Liquidity is the most overlooked attribute of the market place. Where liquidity is present to a large degree, buyers and sellers do not materially suffer from the price differentials between the bid prices and the asked prices, and trade is accordingly brisk. Where liquidity is largely absent, buyers and sellers suffer from the price spreads, and trade is accordingly dull. The secondhand automobile market is quite liquid. Car owners of even modest means can enjoy the luxury of periodic taste changes. The secondhand furniture market lacks liquidity. Only the wealthy can afford the luxury of periodic furniture taste changes.

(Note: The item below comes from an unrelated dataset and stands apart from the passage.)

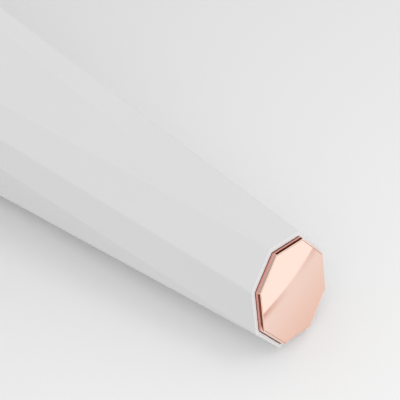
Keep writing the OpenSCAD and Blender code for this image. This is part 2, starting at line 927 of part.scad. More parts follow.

Because liquidity is important to investors who value the knowledge that they can easily dispose of their commitments at or near their latest current market prices, only those corporations whose issues have a satisfactory degree of liquidity can get added financing economically. The aggressive purchasing of a company’s already outstanding securities will significantly advertise the fact that new issues of that company will be well received. During the past decade, AT & T has encountered no difficulty attracting the capital it required to bring telephones to virtually every family in the United States. During the past decade, AT & T has been aggressively traded and purchased.
Ultimately, liquidity is made possible by traders, speculators, scalpers, or whatever you wish to term them. A trader makes profits by correcting price distortions. The profit a trader makes precisely matches the quantitative extent of the net distortions he corrects. The more successful a trader is, the more future liquidity he will be able to provide for the markets in which he functions.